La question n’est pas nouvelle. Mais le chaos du monde moderne dans lequel nous donnons le sentiment de nous perdre a remis l’interrogation primordiale à l’ordre du jour : qui sommes nous ? En ces temps « d’ordre symbolique affaibli », on ne rechignera donc pas devant la réédition chez Hachette Littératures des réflexions de l’essayiste Claude Arnaud sur cette identité qui nous « glisse entre les doigts ». De cette « maîtrise du moi » évoquée par Sénèque à celui qui n’est « plus maître dans sa maison » selon Freud, raison déjà avancée par Pascal pour le rendre foncièrement « haïssable », le romancier n’hésite pas à se donner en exemple dès l’introduction afin d’illustrer les mille et une astuces et autres étrangetés sur ce que l’on croit généralement être « soi ».
Chaque époque prétendant fièrement constituer un progrès sur la précédente, le « je » finit par suivre le mouvement, rompant avec ses racines générationnelles et préférant, dans une phrase qui résume la problématique proposée par l’auteur, « se consacrer à l’invention en continu de lui-même par la réélaboration permanente de ses liens sociaux et professionnels, affectifs et sexuels ». Le marché du travail n’est certes pas le seul en cause car il y a longtemps que l’identité professionnelle ne rime plus avec construction de la personnalité : dans une carrière qui n’en conserve plus que le nom, l’être humain est invité à multiplier les remises en cause, à plutôt s’étendre comme un « rhizome » que de suivre un parcours vertical. Précarité oblige, l’adaptabilité prime désormais sur la compétence et l’expertise. Avec un sens assuré de la formule, Claude Arnaud ne laisse de côté aucun détail de ces évolutions qui attisent régulièrement cette soif du « je » tout en indiquant les pistes qui se révèlent comme autant d’impasses : le « vu » qui égale le « reconnu », « l’industrie de l’aveu » où les tabourets sont changés en divan, les identités de substitution ou prothèses et autres « kit » identitaires. Après nous avoir un peu étourdi de nombreux concepts théoriques, l’auteur se plaît, en bon clinicien qui feint de s’ignorer, à nourrir son propos d’une ribambelle d’exemples de personnages célèbres ou anonymes qui ont eu, si l’on ose dire, maille à partir avec leur identité : l’histoire de Martin Guerre où l’éloignement, la ressemblance et finalement la narration – on pense évidemment à Paul Ricoeur – deviennent constitutives d’une identité. Ou bien encore celle du Comte de Saint Germain dont l’apparente intemporalité a su tromper un monde toujours embourbé dans le déni de la finitude. Dans le registre de l’identité et de la sexualité, l’auteur évoque en outre l’épopée du Chevalier d’Eon dont il faudra attendre l’autopsie pour connaître la vérité sur son sexe biologique alors qu’ « il » parvint toute sa vie à jouer de l’ambiguïté de son genre dans les plus grandes cours d’Europe.

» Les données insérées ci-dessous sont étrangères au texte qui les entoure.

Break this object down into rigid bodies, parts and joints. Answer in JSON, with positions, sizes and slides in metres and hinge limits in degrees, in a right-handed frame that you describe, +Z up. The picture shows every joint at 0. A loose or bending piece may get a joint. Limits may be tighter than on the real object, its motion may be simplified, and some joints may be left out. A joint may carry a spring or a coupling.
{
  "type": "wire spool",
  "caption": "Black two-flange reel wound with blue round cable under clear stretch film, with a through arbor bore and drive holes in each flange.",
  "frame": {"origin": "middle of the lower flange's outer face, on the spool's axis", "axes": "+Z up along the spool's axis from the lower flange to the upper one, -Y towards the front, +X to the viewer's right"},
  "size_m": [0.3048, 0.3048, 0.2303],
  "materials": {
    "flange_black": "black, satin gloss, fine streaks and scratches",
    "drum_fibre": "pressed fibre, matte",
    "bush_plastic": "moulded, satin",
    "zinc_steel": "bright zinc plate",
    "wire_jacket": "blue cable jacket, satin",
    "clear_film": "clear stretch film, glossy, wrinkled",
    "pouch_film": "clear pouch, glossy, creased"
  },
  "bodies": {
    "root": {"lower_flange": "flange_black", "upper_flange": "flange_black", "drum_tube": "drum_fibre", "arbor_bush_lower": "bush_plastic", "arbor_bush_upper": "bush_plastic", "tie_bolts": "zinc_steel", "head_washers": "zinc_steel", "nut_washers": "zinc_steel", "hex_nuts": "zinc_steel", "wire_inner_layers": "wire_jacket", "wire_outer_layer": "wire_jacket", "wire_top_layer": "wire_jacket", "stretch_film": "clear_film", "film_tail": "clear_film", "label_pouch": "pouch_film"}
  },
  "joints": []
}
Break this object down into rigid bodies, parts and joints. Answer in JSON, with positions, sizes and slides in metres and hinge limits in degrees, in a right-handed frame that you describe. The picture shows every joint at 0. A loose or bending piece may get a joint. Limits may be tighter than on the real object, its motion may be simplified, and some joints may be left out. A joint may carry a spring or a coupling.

Si l’aristocratie du XVIIIième a joué, par oisiveté, avec les masques et les faux-semblants, le XIXème a, selon Claude Arnaud, profité des lumières de Nietzsche, de Freud et de Proust pour « miner l’image orgueilleuse que nous avions de nous–mêmes ». Les écrivains et les cinéastes ne sont d’ailleurs pas les derniers à venir exemplifier ses idées : son développement sur l’écrivain portugais Fernando Pessoa et ses doubles littéraires, celui sur l’acteur et réalisateur Eric Von Stroheim lequel soigne avec ambiguïté sa culture d’origine et sa manière « d’assouplir » le mental des acteurs, la figure tragique du pseudo scientifique Jean-Claude Romand ou l’origine « fictive et construite » de Binjamin Wilkomirski, sont, parmi d’autres tout aussi significatifs, des éléments qui montrent à leur manière la complexe relation de l’être… avec lui-même. Autant dire que l’énigme identitaire ne sera pas résolue de sitôt.
Claude Arnaud, « Qui dit je en nous », Coll. « pluriel », Editions Hachette Littératures, 2008, 430 p., 10,50 euros.